Kevin Speed tape là où cela fait mal: l’offre SNCF est trop rare et trop chère

Mais une opportunité n’a jamais suffi à assurer un succès. Si Kevin Speed identifie d’abord la grande faiblesse de l’offre SNCF grande vitesse – trop chère et trop rare pour concurrencer efficacement l’usage individuel de la voiture -, il tape surtout là où cela fait mal : «Les capacités d’investissement des entreprises ferroviaires publiques ne permettent pas d’acquérir les trains supplémentaires nécessaires pour satisfaire la demande et ainsi faire baisser les prix des billets de trains». Et Laurent Fourtune d’enfoncer le clou : «Les investissements bien réels des compagnies Trenitalia et Renfe en France en matière de rames TGV […] suffisent seulemment à compenser les quatorze trains de SNCF Voyageurs modifiés à grands frais pour être désormais exploités sur le réseau espagnol et les quinze trains commandés par SNCF Voyageurs pour l’Italie.» Les choses sont dites: l’offre hexagonale ne bondit pas !
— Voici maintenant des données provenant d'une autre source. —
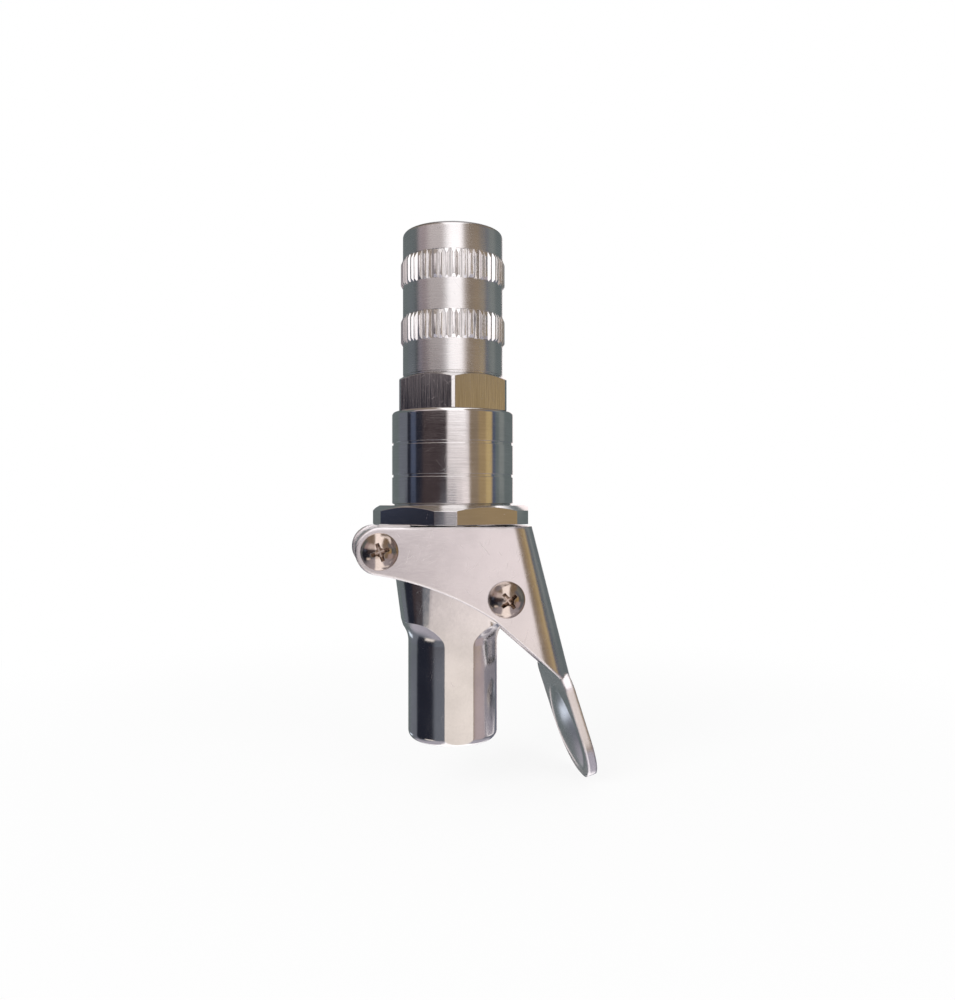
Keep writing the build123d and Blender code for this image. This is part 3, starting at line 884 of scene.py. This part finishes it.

L’actualité (lire notre éditorial ci-dessus) confirme plutôt la réalité de ce malthusianisme public persistant, même si Voyages SNCF va chercher à optimiser encore davantage son parc. Par conséquent, pour Kevin Speed, il faut aménager des conditions favorables à l’investissement privé, par la sécurisation des revenus d’exploitation à long terme et la conclusion d’accords-cadres de répartition de capacités de long terme (trente ans).

Benoît Cœure (ART): «On ne réussira pas la transition climatique si on ne mobilise pas massivement l’épargne privée»

Quels renforts pour appuyer son développement ? Le soutien de l’ART (Autorité de régulation des transports), qui milite pour changer le modèle de tarification de l’usage de l’infrastructure, est acquis depuis longtemps; celui de l’Autorité de la concurrence est plus récent, mais son président Benoît Cœure a été très clair le 3 mars dernier: «On ne réussira pas la transition climatique si on ne mobilise pas massivement l’épargne privée». Plus inattendu, une citation de Jean-Pierre Farandou : «L’arrivée de concurrents associée à notre politique pour augmenter les volumes peut nous aider à atteindre l’objectif de doublement de passagers transportés d’ici à dix ans.» Quand le président de la SNCF challenge SNCF Voyageurs…

Kevin Speed précise aussi ses investissements : «Un milliard d’euros pour 20 trains à 300 km/h, 150 conductrices et conducteurs à former et des ateliers de maintenance de petite taille situés au milieu des lignes, dans des territoires à réindustrialiser, et qui permettent le retour express des trains à l’exploitation.» A noter que les quatorze portes par face (contre sept pour un Duplex) permettront de diminuer les temps à quai et donc d’accélérer les fréquences.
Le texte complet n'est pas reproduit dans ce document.